— START Provided data —

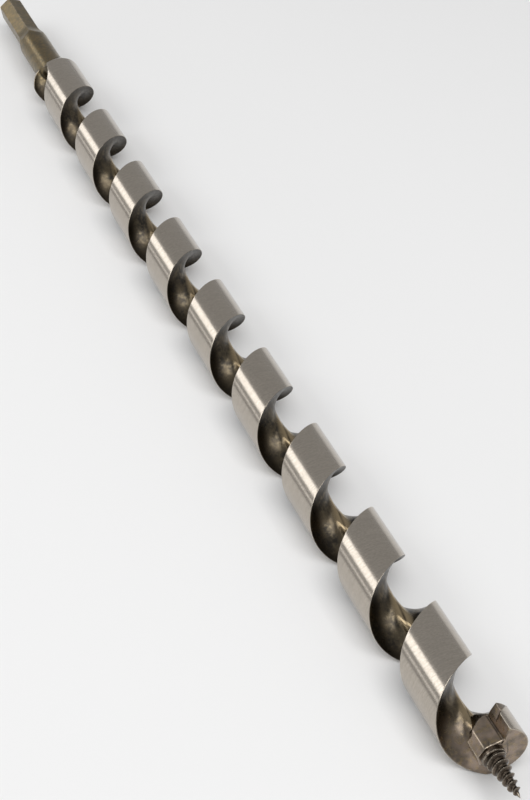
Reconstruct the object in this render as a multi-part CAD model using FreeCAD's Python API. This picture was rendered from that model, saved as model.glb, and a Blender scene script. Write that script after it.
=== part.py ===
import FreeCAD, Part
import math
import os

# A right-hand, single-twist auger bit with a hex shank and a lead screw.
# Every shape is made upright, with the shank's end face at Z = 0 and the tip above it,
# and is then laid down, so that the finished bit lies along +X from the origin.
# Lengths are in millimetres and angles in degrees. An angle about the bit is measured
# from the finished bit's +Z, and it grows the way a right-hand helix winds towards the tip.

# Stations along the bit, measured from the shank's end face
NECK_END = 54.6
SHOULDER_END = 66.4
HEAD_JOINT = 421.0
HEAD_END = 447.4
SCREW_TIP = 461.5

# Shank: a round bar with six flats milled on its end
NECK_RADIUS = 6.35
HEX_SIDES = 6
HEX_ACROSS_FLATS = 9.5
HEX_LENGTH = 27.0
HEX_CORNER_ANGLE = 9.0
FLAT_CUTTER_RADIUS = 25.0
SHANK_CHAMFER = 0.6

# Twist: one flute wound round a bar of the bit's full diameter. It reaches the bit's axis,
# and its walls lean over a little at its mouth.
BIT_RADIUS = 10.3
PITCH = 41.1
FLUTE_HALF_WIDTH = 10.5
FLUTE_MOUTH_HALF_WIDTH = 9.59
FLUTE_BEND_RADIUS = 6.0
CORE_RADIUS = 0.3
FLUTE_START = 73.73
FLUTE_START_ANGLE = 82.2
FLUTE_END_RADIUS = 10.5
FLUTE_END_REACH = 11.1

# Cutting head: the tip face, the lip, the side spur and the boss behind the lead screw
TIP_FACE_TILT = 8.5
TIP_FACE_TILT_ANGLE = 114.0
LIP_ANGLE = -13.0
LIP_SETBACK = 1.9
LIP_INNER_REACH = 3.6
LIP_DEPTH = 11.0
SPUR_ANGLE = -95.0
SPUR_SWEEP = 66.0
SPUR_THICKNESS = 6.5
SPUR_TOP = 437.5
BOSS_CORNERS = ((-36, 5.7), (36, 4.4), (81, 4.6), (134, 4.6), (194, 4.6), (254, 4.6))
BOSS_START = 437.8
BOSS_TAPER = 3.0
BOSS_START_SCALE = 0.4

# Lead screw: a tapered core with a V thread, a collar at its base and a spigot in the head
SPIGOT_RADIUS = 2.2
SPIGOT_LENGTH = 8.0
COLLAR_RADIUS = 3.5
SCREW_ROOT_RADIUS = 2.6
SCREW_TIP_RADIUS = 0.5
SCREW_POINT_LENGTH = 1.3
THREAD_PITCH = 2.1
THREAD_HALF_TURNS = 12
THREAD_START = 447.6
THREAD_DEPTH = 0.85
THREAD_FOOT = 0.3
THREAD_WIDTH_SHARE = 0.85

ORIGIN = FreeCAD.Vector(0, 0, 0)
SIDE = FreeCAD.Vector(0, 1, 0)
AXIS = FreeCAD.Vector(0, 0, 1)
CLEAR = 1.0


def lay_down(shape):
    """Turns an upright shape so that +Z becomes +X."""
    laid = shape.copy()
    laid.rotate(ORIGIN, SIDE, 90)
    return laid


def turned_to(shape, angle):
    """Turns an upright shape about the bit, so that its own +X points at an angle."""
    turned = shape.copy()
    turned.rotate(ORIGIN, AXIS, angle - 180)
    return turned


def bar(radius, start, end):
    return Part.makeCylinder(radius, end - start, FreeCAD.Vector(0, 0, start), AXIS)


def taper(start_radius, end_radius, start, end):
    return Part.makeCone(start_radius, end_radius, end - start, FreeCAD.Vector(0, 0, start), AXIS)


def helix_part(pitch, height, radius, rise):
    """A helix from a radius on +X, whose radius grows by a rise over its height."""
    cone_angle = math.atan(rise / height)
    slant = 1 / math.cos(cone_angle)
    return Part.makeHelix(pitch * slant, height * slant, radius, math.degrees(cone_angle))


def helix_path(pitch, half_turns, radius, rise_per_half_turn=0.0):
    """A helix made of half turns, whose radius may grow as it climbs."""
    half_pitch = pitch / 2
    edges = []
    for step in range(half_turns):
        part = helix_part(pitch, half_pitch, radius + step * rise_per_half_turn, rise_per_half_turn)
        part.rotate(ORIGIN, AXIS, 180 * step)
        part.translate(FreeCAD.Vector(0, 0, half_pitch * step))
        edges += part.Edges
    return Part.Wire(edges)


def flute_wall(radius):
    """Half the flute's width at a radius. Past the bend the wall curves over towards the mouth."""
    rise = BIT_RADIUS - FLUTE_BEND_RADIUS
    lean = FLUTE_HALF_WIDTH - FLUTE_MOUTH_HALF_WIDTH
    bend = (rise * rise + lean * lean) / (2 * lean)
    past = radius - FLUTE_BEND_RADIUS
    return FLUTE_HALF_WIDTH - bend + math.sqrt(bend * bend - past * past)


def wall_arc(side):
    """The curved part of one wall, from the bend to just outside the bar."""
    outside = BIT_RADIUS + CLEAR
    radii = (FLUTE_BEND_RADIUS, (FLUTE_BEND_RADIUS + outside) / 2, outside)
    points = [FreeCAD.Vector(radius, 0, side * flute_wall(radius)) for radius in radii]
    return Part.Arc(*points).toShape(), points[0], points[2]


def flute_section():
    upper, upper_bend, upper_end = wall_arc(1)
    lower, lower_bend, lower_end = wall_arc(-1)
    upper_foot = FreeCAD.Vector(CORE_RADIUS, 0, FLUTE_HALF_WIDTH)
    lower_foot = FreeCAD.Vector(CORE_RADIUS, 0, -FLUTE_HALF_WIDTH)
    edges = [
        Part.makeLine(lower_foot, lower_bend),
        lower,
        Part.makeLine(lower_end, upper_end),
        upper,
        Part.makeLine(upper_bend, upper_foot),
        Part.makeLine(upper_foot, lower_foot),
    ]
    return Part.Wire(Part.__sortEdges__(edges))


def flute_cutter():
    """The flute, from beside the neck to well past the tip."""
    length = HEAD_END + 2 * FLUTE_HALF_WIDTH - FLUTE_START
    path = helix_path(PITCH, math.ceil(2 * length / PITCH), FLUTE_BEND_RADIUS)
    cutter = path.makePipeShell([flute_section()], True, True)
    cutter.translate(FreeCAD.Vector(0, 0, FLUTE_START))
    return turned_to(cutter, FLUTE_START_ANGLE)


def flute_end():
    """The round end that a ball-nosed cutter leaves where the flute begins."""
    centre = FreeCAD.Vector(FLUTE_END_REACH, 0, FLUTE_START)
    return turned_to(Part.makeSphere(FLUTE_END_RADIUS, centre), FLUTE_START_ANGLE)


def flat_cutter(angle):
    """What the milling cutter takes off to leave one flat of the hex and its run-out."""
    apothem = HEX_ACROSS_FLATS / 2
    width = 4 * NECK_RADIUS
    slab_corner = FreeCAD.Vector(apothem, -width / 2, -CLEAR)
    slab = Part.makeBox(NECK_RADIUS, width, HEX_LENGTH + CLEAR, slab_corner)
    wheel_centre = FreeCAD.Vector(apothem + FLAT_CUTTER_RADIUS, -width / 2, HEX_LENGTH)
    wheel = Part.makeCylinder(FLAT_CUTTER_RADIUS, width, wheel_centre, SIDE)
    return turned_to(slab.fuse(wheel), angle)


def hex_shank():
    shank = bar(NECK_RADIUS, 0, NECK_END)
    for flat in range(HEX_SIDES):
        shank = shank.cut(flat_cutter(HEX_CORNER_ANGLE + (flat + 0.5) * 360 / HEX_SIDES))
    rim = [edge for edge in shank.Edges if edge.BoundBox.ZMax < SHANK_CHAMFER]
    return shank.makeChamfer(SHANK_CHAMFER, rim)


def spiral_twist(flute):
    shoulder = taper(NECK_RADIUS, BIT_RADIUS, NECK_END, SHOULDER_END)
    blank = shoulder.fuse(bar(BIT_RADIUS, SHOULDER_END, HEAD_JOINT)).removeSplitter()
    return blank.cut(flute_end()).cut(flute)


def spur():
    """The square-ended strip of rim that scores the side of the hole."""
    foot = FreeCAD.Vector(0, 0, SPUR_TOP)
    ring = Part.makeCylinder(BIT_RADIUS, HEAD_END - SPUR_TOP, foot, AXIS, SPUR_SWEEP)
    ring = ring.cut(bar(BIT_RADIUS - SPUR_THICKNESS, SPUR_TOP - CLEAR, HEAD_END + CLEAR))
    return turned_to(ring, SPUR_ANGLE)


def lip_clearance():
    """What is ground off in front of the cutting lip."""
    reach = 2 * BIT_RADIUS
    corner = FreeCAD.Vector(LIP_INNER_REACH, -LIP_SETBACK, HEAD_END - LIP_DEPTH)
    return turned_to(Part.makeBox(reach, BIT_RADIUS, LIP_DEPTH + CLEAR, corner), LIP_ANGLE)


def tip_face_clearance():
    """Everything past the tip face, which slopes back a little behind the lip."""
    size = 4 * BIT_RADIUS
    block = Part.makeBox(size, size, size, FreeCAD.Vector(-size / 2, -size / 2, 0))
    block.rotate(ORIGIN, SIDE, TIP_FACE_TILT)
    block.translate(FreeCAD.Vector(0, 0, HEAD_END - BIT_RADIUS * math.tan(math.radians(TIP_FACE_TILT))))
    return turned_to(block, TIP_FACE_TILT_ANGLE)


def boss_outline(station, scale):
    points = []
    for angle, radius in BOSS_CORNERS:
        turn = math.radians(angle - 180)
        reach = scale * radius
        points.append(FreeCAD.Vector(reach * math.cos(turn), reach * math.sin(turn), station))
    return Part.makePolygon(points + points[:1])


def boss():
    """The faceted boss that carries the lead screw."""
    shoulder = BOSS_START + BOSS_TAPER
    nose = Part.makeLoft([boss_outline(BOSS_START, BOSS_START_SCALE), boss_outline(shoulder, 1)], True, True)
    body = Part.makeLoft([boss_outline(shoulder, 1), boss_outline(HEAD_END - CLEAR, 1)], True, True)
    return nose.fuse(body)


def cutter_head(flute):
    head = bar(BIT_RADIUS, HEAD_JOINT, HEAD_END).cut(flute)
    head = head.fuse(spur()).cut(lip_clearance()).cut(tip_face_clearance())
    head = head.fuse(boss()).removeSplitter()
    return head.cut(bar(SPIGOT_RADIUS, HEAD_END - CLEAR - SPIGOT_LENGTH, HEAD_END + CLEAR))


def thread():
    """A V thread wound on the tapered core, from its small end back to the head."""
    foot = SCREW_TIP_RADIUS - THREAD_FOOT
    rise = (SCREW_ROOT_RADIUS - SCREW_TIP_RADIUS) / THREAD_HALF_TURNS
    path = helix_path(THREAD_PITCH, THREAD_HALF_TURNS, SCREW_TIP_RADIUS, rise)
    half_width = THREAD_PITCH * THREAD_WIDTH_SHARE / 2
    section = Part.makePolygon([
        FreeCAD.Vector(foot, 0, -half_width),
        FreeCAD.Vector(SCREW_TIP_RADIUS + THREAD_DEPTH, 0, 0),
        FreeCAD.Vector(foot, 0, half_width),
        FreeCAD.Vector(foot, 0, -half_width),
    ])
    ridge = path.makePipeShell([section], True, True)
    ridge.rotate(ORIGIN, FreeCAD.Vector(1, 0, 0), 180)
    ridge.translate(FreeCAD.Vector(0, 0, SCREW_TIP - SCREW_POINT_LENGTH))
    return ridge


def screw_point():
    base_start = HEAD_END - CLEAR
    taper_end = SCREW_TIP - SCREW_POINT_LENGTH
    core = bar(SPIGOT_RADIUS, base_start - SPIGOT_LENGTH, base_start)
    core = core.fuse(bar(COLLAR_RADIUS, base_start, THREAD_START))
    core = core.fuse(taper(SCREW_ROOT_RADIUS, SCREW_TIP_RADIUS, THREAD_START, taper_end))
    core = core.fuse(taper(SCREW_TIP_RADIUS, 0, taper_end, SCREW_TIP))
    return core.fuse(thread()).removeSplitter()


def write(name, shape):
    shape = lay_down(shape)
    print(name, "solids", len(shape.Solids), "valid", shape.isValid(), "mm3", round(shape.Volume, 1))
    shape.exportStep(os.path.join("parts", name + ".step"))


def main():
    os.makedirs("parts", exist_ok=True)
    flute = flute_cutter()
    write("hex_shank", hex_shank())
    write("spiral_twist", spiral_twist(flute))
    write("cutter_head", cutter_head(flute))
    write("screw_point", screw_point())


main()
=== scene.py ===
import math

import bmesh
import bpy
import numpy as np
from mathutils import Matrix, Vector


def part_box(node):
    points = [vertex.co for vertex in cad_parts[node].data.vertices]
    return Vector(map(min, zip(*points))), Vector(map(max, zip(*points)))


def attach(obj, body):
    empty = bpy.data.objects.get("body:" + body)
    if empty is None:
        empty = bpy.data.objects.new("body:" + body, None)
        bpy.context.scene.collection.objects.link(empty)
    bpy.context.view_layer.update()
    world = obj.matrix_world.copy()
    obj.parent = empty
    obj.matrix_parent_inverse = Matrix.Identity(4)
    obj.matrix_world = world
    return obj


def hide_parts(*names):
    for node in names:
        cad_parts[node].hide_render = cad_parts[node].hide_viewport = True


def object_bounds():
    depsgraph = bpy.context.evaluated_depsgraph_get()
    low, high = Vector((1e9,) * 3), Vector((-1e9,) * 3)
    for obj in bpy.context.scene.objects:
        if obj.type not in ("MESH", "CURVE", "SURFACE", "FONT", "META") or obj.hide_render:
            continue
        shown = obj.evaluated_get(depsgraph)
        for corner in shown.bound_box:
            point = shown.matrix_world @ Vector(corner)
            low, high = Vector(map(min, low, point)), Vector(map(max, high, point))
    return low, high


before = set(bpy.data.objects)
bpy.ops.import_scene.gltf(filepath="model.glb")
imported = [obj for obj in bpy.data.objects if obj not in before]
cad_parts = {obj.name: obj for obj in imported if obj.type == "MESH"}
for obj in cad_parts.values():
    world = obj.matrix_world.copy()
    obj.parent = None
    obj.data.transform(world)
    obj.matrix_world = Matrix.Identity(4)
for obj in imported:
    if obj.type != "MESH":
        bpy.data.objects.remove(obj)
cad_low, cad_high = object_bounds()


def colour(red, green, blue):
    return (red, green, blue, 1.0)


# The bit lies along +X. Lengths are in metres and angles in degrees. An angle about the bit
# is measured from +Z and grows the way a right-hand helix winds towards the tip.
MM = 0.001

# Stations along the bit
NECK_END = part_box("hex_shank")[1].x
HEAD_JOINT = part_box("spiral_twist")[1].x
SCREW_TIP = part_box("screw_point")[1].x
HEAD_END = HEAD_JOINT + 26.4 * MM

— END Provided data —

Find and copy each line above that includes the string "context".

:: Reply to the exercise ::
        bpy.context.scene.collection.objects.link(empty)
    bpy.context.view_layer.update()
    depsgraph = bpy.context.evaluated_depsgraph_get()
    for obj in bpy.context.scene.objects:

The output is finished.